Rather than program the ssa.gov calculations for age 62 vs. 70, the calculations below use actual results from the ssa.gov website for one set of earnings and birth date: $1425/mo at age 62 and $2530/mo at age 70. Also, rather than do a quick 'n' dirty interest calculation the Excel FV function is used. Results are in between what the two of you posted, but closer to Poorman's. beltim, how do your calculations differ?
...taking Social Security early is always beneficial if you can earn a 7.4% return or greater, a number that is close to the long-term return of the market after inflation.
Couples can start to play optimization games if they wait until "full retirement" instead of taking early.

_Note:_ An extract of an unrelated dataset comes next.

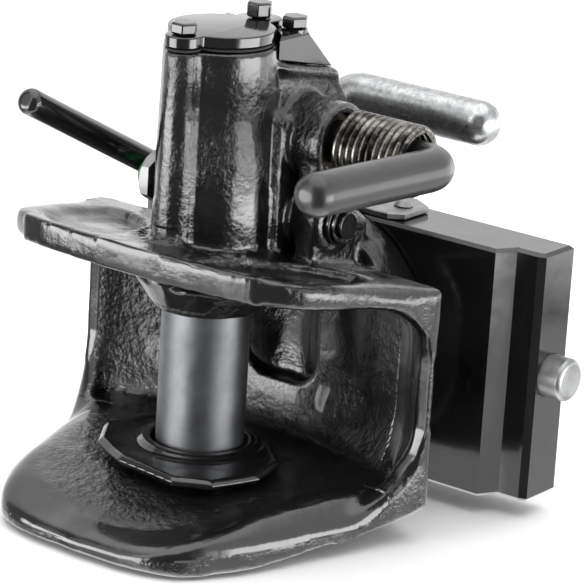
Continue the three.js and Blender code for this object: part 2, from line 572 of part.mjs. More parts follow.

For example, I can take my spousal benefit from 67->70 and still get the fully inflated personal benefit @ 70. Her benefit won't be huge, so at 70 (after collecting on her own benefit from 67->70) she'll switch to getting a spousal benefit based on my record. Presuming I die first, my wife would have a fully inflated widow's benefit replace the spousal benefit when I die. *
Anyway, by following this approach, we get paid cash for 3 years, PLUS future benefits keep going up 8% a year.
If you try this before "full retirement" SSA will "deem" that you are also filing on your own benefit, and you won't see the growth - "excess benefit hell."
There are a LOT of complexities from optimizing social security. Even SSA staff don't know the right answer a lot of the time. Don't get burned.
*There are a couple more reasons to do it this way in my situation. My pension dies when I do, so as contingency planning this will leave my (presumed) widow with a bigger income. Also, my pension has no COLA, so it's shrinking all the time.